AGRADECIMIENTOS
Tengo una enorme deuda con mis hermanos, mis primos, y no menor con mis viejos amigos, que han compartido conmigo recuerdos, cartas, fotografías y objetos de todo tipo; no podría haber reconstruido unos sucesos tan remotos sin ellos. He escrito acerca de ellos, y de otras personas, con cierto temor: «Siempre es peligroso», observó Primo Levi, «transformar a una persona en personaje.»
Kate Edgar, mi ayudante y editora de muchos de mis libros anteriores, ha sido virtual colaboradora en éste, no sólo corrigiendo los innumerables borradores, sino acompañándome a ver químicos, bajando a las minas, soportando olores y explosiones, descargas eléctricas y alguna emanación radiactiva, y enfrentándose a un despacho cada vez más lleno de tablas periódicas, espectroscopios, cristales dentro de soluciones sobresaturadas, rollos de alambre, pilas, sustancias químicas y minerales. Este libro seguiría siendo una excavación de dos millones de palabras de no ser por su capacidad de destilación.

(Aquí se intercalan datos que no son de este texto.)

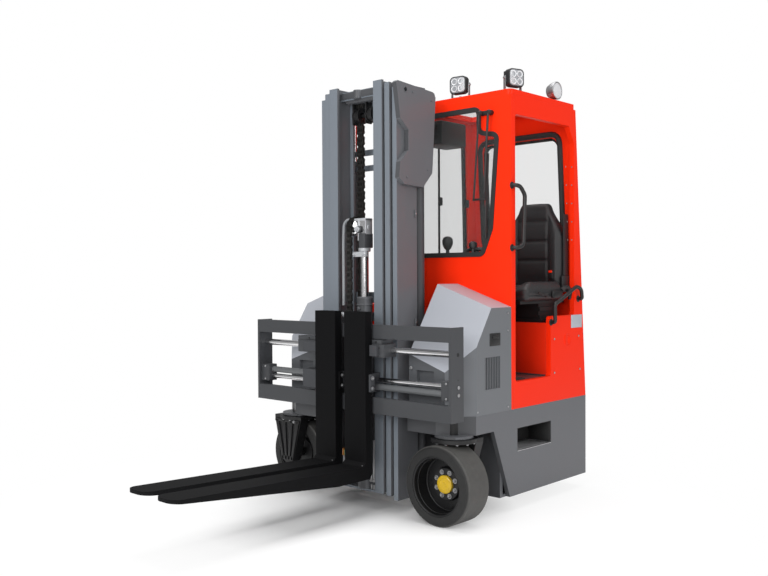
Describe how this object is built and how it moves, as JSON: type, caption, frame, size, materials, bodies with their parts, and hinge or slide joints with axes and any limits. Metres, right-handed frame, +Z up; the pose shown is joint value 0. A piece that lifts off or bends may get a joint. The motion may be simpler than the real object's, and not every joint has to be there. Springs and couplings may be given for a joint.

Sheryl Carter, que también ha trabajado conmigo, me ha mostrado los portentos de Internet (nada sé de ordenadores, y escribo con lápiz o con una vieja máquina de escribir), y ha encontrado libros, artículos, instrumentos científicos y juguetes de todo tipo que yo jamás hubiera encontrado.
En 1993 escribí una reseña-ensayo en la New York Review of Books del libro de David Knight sobre Humphry Davy, que reavivó mi interés por la química, aletargado durante tanto tiempo. Le agradezco a Bob Silvers que me animara a hacerlo.
Mi artículo «Luz brillante», un primer fragmento de este libro, apareció en The New Yorker, fue magníficamente editado (y titulado) por mi editor en la revista, John Bennet; y Dan Frank, de Knopf, ha sido fundamental a la hora de ayudarme a conducir el libro a su forma actual.
Poco después de comenzar este libro tuve la enorme satisfacción de conocer a un héroe de mi infancia, Glenn Seaborg, y posteriormente me he visto o he mantenido correspondencia con químicos de todo el mundo. Estos químicos, demasiados para nombrarlos, se han mostrado extraordinariamente hospitalarios con alguien que no pertenece a su campo, un antiguo entusiasta de la infancia, y me han enseñado prodigios que ni la ciencia ficción más descabellada de mi infancia podía concebir, como el «ver» átomos de verdad (a través de la punta de tungsteno de un microscopio de fuerza atómica), concediéndome algunos deseos nostálgicos, como ver de nuevo, entre otras cosas, el azul intenso del sodio disuelto en amoníaco líquido; y diminutos imanes que flotaban sobre superconductores enfriados en nitrógeno líquido, esa levitación mágica y que desafiaba la gravedad con la que había soñado de niño.
Pero, por encima de todo, ha sido Roald Hoffmann quien me ha estimulado y apoyado de manera inconmensurable, y quien más empeño ha puesto en hacerme ver lo maravillosa que es ahora la química, y es a Roald, por tanto, a quien dedico este libro.